*What you have to do*. Copy, character for character, the lines running from the one with "corners += [solid.matrix_world" to the one with "cad_parts[node].hide_render = cad_parts[node].hide_viewport", ends included. Leave out every other line.

*Data to process*.
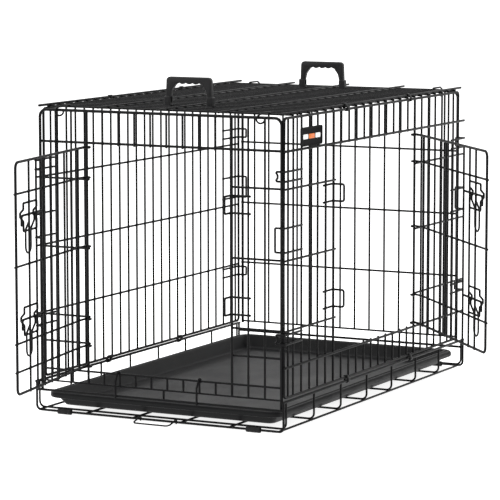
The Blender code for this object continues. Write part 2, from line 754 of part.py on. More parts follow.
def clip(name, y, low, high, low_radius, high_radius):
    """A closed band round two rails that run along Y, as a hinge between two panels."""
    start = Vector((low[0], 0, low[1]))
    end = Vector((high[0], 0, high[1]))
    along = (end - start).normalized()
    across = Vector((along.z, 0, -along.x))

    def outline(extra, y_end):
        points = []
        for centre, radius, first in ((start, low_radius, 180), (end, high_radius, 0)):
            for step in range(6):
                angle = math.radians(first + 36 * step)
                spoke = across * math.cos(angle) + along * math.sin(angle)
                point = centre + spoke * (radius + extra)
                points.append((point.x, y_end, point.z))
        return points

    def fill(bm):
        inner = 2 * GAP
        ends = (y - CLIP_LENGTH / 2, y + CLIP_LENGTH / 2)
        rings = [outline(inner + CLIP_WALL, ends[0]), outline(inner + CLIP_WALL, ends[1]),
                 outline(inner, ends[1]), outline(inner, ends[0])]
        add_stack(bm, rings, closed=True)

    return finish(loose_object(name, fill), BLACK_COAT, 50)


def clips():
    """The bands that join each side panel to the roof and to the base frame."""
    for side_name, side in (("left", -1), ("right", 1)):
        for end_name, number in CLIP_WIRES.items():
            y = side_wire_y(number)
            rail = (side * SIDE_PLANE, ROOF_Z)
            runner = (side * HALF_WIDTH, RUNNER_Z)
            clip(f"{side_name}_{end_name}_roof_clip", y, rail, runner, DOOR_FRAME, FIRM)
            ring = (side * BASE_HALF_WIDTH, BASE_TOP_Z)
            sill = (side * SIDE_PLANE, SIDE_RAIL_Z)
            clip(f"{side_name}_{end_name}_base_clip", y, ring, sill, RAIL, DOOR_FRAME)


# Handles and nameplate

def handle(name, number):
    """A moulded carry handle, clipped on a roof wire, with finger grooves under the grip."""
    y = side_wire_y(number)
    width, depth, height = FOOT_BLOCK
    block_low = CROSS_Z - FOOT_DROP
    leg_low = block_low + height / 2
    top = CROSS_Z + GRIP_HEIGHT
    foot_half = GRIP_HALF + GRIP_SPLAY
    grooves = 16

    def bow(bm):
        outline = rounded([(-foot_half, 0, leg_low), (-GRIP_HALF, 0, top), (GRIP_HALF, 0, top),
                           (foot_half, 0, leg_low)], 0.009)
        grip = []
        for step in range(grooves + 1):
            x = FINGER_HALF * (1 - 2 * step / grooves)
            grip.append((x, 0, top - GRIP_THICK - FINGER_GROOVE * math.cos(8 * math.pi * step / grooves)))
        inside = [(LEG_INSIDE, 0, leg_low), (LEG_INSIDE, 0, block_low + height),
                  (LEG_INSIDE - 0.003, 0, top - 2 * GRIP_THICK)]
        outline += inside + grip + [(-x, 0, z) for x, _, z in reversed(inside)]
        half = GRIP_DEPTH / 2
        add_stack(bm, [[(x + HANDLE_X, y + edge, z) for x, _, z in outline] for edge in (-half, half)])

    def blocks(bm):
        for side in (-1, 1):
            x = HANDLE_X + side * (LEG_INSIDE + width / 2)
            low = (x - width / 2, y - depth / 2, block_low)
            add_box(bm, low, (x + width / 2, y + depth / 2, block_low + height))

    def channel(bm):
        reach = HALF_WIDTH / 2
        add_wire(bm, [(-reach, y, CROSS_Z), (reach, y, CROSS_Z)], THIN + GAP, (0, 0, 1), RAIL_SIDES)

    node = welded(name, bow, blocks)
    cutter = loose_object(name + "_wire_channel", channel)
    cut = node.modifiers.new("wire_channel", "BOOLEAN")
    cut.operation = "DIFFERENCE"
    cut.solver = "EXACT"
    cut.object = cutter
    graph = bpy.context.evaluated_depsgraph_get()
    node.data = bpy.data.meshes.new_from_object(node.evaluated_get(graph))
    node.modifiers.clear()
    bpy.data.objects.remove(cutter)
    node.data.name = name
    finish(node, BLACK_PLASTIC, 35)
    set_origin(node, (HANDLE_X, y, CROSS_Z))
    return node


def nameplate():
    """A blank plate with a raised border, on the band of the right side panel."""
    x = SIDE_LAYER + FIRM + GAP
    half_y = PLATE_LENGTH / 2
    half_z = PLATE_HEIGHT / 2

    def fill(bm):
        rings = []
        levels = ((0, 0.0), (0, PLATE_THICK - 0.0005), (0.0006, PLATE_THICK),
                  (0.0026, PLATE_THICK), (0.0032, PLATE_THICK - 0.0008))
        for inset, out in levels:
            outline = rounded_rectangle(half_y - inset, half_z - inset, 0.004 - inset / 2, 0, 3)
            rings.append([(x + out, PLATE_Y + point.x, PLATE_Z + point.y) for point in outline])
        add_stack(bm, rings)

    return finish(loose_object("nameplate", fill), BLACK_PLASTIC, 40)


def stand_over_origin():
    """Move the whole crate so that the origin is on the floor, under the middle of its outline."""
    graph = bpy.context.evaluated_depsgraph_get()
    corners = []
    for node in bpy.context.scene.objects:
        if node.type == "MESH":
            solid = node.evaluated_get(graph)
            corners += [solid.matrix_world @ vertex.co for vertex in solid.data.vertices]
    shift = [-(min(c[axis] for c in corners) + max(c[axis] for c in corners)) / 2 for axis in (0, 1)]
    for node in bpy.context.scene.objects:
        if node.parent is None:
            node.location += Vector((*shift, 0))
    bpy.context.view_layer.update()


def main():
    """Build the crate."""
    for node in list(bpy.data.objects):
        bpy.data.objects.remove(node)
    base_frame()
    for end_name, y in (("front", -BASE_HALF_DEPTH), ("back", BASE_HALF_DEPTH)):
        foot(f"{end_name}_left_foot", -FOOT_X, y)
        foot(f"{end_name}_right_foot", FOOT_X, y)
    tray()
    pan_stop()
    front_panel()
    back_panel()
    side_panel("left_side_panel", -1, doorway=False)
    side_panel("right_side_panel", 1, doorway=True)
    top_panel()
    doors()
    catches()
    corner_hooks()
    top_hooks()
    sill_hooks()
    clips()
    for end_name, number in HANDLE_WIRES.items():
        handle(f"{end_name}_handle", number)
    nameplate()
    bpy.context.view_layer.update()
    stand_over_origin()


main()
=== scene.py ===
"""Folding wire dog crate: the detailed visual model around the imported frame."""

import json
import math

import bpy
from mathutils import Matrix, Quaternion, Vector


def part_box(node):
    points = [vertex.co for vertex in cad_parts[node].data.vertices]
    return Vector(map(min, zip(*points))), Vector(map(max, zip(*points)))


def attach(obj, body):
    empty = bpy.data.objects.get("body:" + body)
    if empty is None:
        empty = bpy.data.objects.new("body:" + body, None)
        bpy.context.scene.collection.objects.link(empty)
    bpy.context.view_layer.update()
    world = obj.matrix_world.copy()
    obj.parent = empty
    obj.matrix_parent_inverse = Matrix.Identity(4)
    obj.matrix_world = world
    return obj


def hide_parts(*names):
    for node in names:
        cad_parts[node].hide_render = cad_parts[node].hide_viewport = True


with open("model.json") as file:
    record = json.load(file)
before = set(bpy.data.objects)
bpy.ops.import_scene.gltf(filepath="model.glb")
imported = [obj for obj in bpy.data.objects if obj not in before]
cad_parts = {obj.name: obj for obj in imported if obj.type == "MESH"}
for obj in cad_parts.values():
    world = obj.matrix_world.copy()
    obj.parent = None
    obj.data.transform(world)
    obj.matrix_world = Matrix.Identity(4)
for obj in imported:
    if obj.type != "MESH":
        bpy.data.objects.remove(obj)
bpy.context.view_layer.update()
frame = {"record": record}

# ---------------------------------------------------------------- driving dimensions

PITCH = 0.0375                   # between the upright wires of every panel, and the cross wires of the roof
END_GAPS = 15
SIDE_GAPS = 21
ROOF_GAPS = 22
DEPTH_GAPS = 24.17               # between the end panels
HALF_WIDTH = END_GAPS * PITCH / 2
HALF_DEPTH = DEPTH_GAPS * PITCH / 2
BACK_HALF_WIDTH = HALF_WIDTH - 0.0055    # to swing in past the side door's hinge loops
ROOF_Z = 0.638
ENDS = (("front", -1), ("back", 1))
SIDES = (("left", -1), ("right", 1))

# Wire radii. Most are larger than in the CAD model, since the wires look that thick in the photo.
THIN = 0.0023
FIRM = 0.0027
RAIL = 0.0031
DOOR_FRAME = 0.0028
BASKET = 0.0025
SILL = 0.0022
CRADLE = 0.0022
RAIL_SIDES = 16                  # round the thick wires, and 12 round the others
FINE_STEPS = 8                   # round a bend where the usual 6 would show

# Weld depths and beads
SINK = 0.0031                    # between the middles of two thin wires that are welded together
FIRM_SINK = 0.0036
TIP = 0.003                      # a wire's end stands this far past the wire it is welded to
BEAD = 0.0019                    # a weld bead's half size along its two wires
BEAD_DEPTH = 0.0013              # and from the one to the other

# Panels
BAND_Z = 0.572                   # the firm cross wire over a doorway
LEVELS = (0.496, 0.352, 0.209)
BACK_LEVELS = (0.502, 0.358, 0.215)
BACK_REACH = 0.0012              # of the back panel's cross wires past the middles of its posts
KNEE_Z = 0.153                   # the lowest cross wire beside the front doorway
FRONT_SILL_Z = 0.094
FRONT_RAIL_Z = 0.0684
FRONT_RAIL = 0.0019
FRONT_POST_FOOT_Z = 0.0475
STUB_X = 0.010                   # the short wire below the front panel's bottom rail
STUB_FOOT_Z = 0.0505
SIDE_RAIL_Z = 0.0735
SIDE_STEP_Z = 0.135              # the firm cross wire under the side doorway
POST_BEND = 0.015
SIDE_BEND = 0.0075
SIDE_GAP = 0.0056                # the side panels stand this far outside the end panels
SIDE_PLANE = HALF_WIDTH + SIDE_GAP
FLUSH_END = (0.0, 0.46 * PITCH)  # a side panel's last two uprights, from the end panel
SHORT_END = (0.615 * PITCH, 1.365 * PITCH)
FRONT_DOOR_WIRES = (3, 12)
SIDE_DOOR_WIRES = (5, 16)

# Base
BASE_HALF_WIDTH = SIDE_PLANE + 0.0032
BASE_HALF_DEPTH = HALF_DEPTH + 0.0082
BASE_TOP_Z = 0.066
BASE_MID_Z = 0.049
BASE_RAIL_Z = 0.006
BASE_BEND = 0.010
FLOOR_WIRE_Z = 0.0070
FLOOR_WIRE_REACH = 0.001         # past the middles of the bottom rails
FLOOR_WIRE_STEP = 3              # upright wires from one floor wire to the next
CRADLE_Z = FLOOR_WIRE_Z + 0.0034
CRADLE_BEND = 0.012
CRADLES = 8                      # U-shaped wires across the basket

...

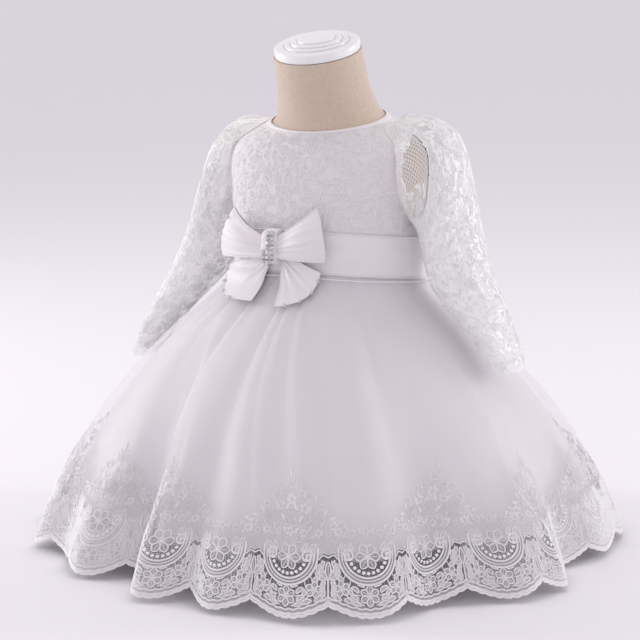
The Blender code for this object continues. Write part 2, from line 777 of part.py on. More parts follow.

*Reply to the task*.
            corners += [solid.matrix_world @ vertex.co for vertex in solid.data.vertices]
    shift = [-(min(c[axis] for c in corners) + max(c[axis] for c in corners)) / 2 for axis in (0, 1)]
    for node in bpy.context.scene.objects:
        if node.parent is None:
            node.location += Vector((*shift, 0))
    bpy.context.view_layer.update()


def main():
    """Build the crate."""
    for node in list(bpy.data.objects):
        bpy.data.objects.remove(node)
    base_frame()
    for end_name, y in (("front", -BASE_HALF_DEPTH), ("back", BASE_HALF_DEPTH)):
        foot(f"{end_name}_left_foot", -FOOT_X, y)
        foot(f"{end_name}_right_foot", FOOT_X, y)
    tray()
    pan_stop()
    front_panel()
    back_panel()
    side_panel("left_side_panel", -1, doorway=False)
    side_panel("right_side_panel", 1, doorway=True)
    top_panel()
    doors()
    catches()
    corner_hooks()
    top_hooks()
    sill_hooks()
    clips()
    for end_name, number in HANDLE_WIRES.items():
        handle(f"{end_name}_handle", number)
    nameplate()
    bpy.context.view_layer.update()
    stand_over_origin()


main()
=== scene.py ===
"""Folding wire dog crate: the detailed visual model around the imported frame."""

import json
import math

import bpy
from mathutils import Matrix, Quaternion, Vector


def part_box(node):
    points = [vertex.co for vertex in cad_parts[node].data.vertices]
    return Vector(map(min, zip(*points))), Vector(map(max, zip(*points)))


def attach(obj, body):
    empty = bpy.data.objects.get("body:" + body)
    if empty is None:
        empty = bpy.data.objects.new("body:" + body, None)
        bpy.context.scene.collection.objects.link(empty)
    bpy.context.view_layer.update()
    world = obj.matrix_world.copy()
    obj.parent = empty
    obj.matrix_parent_inverse = Matrix.Identity(4)
    obj.matrix_world = world
    return obj


def hide_parts(*names):
    for node in names:
        cad_parts[node].hide_render = cad_parts[node].hide_viewport = True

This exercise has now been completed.